Close Reading Snapshot: Our Favorite Songs by Anita Kelly

Hello! It has been… a while. Summer projects and the start of a new semester took over my life for a few months, but I’m happy to be resurrecting the blog with a look at a novella I recently enjoyed. Our Favorite Songs is the second novella in a series (after Sing Anyway, which I also adored) and follows Aiden McCarstle and Kai Andrews- former high-school-nemeses/secret-mutual-crushes- as they reconnect with each other over karaoke and a freak snowstorm. Here’s a closer look at the cover and blurb:

Restless and disillusioned with his life, Aiden McCarstle is ready for a night out at The Moonlight Café with his best friend Penelope: one night to not think about how much he hates grad school, to watch queer people make fools of themselves singing karaoke. A simple, reliable escape.

But when it’s not Penelope who walks through the door at Moonie’s, but the high school nemesis Aiden hasn’t seen in five years—well, things get a little more complicated.

For Kai Andrews, moving back home after his mother’s death has been harder and lonelier than he anticipated. And running into McCarstle again hadn’t been in his plans, either. But he deserves a night out, away from responsibilities and grief. Sure, it appears McCarstle still hates his guts, for reasons Kai has never quite understood. But maybe, with a decent dose of pop music and Moonie’s magic, Kai can finally, finally make Aiden smile. Just this once. Just for tonight.

As a surprising, intimate night at Moonie’s brings Aiden and Kai closer together, a winter storm moves in. And what was meant to be a simple night out turns into over 24 hours of being snowed in together. Through confessions, memories, and favorite poems, Aiden and Kai have to figure out if this unexpected second chance at connection was merely a temporary interlude—or if they can each come out better on the other side of the storm.

Cover image and blurb from the author’s website. A helpful list of CWs can be found in Leigh’s review here.

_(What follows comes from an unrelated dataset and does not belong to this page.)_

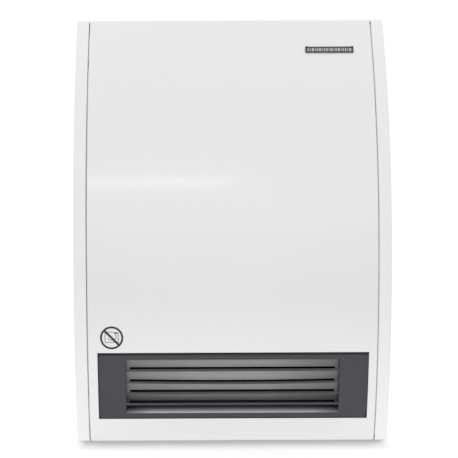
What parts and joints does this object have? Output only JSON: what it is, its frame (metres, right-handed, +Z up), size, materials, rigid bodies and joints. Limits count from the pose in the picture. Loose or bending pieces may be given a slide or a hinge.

The passage I’ve picked happens at about the 45% mark, and it’s one of my favorite moments in a romance I’ve read in a while. Kai and Aiden are about to have sex with each other for the first time. Aiden has been deploying the classic romance misdirection of “let’s just fuck without feelings,” and suddenly, Kai isn’t having it. He demands to know why they’re about to get physical. When Aiden doesn’t have a ready response, Kai steps in with an answer to his own question. He mentions Aiden’s brilliance, the poems he wrote in high school, how their mutual friends care for him, and this:

“It’s like you only show who you are sometimes. Like you’re scared of it. Or maybe you only show it to the people you trust. Which is fine, but you never, ever let me see it in high school. Until tonight, when you did surprising things, like sing karaoke, and…kiss me […] And when you let yourself go, you’re so…bright, and funny, and interesting. And it makes me want to crack you right open, so I can see that all the time. I bet when you fuck, you let yourself be like that. So that’s why I want to fuck you.”

I like the sound of the prose here – there’s some nice iterative work that builds without seeming repetitive. But what I appreciate the most about this passage is the boldness of it existing in the first place. I’ve talked elsewhere about how one of the hardest marks for a romance novel to hit is proving that the MCs are right for each other, why they make more sense together than they would separately, or with someone else. That might even harder to pull of when it comes to why they’re going to sleep together for the first time. Often that hurdle to first intimacy is cleared through sheer physical desire, a kind of mysterious alchemy of attraction that doesn’t need explaining. Depending on how it’s done, that can work extremely well, but I think it can also be a shortcut to avoid working out the whys of a couple.

Kai and Aiden’s story is one that sets itself up as needing an explicit “why.” Kai has expressed concern that Aiden only thinks of him as a “dumb jock.” Aiden struggles with anxiety over the choices he has made in life, particularly his choice to go to grad school. This idea that sex is a choice Aiden and Kai will make together, and not just for reasons of physical attraction, speaks really eloquently to who they are as characters and what they need from each other. The decision to have the characters articulate their why, out-loud to each other, on-page, could have come across as awkward, or heavy-handed. But it works here not just because it’s well-written, but also because it’s been built up as a necessity. It’s something the characters need from each other as much as the readers need it from the narrative, and it pulls both those needs together seamlessly.

I will tease you a little bit by saying that Aiden does, eventually, answer Kai’s question himself. And his answer is nothing like Kai’s – it has to be, otherwise it might sound like a perfunctory copy of the other man’s eloquence. So it’s different. But it’s perfect, too.

I recommend picking up this novella for:

  • A loving homage to some ultimate comfort tropes: snowed in, second chance, rivals-to-lovers
  • Really nice use of songs and poems as intertext (even when they can’t be directly quoted)
  • A quick shot of angst that’ll give you some good achy feelings without destroying you
  • Lyrical, impressionistic flashbacks that help fill in the MCs’ complicated pasts without overburdening a short narrative
  • If you’ve read Sing Anyway, a fun cameo from Lily and Sam!